> [What you should do]:
Write out exactly the lines below that run from the one containing "Turn this picture" through the one containing "SLIT_END_Z = -0.198", both included, with no other lines.

> [Data extract]:
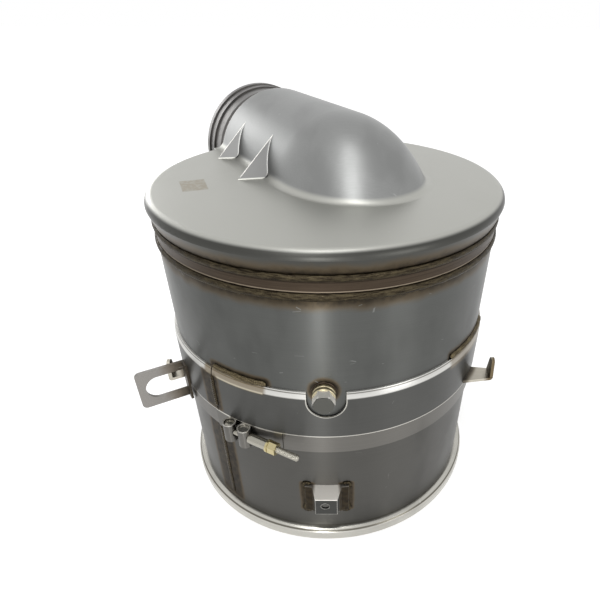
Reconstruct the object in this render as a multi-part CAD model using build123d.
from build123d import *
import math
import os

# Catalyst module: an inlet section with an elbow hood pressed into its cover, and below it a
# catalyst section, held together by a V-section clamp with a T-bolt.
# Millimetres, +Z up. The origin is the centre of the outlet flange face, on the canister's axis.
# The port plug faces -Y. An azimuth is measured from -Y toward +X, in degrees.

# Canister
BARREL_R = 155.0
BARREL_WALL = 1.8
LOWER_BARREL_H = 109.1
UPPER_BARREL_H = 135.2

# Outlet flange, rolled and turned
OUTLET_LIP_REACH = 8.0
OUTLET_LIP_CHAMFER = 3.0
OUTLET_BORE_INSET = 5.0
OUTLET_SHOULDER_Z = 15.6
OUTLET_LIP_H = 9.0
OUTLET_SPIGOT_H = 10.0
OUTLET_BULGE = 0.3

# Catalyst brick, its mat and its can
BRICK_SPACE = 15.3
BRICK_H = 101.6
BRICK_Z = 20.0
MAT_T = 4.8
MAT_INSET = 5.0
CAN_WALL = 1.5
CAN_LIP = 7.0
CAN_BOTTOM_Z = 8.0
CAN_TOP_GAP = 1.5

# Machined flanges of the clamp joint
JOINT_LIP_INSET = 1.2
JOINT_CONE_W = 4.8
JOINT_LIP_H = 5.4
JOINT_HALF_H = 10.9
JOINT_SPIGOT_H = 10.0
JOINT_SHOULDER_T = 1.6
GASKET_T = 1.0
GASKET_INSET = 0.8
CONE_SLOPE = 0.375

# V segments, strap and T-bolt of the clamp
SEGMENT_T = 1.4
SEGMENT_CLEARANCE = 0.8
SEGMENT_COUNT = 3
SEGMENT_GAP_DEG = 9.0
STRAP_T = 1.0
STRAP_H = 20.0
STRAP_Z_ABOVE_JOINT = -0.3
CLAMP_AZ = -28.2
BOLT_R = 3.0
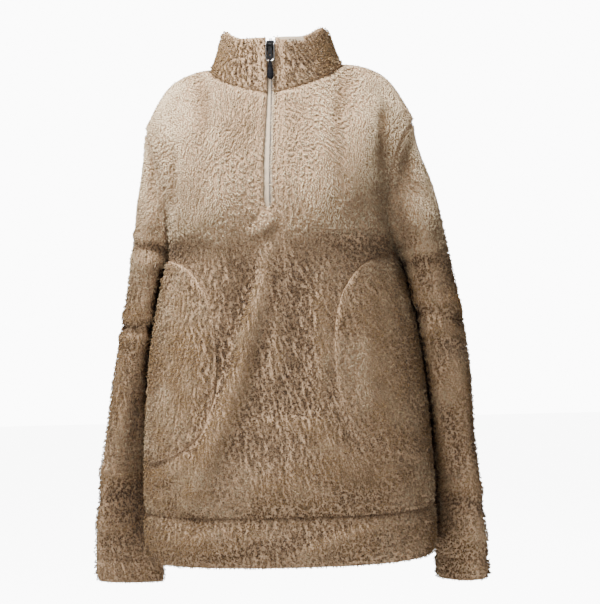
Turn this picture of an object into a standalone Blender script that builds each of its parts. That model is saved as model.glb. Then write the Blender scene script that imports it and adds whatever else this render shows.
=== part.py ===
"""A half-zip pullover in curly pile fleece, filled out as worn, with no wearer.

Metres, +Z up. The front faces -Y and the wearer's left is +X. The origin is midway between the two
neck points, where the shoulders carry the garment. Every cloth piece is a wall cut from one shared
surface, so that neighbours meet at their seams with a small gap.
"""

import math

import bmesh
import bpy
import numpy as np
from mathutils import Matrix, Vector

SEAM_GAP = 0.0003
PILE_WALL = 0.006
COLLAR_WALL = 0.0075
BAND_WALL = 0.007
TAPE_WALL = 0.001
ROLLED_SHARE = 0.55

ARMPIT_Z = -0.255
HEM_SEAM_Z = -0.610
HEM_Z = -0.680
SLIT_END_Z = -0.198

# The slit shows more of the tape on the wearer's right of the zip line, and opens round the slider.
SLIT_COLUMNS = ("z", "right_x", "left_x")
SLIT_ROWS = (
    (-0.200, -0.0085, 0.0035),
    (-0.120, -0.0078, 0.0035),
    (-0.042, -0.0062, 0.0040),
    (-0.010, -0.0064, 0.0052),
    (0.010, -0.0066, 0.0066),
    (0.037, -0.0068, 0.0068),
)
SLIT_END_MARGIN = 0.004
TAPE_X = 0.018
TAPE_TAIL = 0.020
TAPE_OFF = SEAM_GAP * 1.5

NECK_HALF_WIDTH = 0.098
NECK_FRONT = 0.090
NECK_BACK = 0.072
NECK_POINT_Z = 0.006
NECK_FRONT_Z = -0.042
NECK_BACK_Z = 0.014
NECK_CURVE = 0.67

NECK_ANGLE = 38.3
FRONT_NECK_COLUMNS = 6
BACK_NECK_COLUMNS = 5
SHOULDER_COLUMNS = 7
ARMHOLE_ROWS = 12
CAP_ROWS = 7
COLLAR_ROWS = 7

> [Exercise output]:
Turn this picture of an object into a standalone Blender script that builds each of its parts. That model is saved as model.glb. Then write the Blender scene script that imports it and adds whatever else this render shows.
=== part.py ===
"""A half-zip pullover in curly pile fleece, filled out as worn, with no wearer.

Metres, +Z up. The front faces -Y and the wearer's left is +X. The origin is midway between the two
neck points, where the shoulders carry the garment. Every cloth piece is a wall cut from one shared
surface, so that neighbours meet at their seams with a small gap.
"""

import math

import bmesh
import bpy
import numpy as np
from mathutils import Matrix, Vector

SEAM_GAP = 0.0003
PILE_WALL = 0.006
COLLAR_WALL = 0.0075
BAND_WALL = 0.007
TAPE_WALL = 0.001
ROLLED_SHARE = 0.55

ARMPIT_Z = -0.255
HEM_SEAM_Z = -0.610
HEM_Z = -0.680
SLIT_END_Z = -0.198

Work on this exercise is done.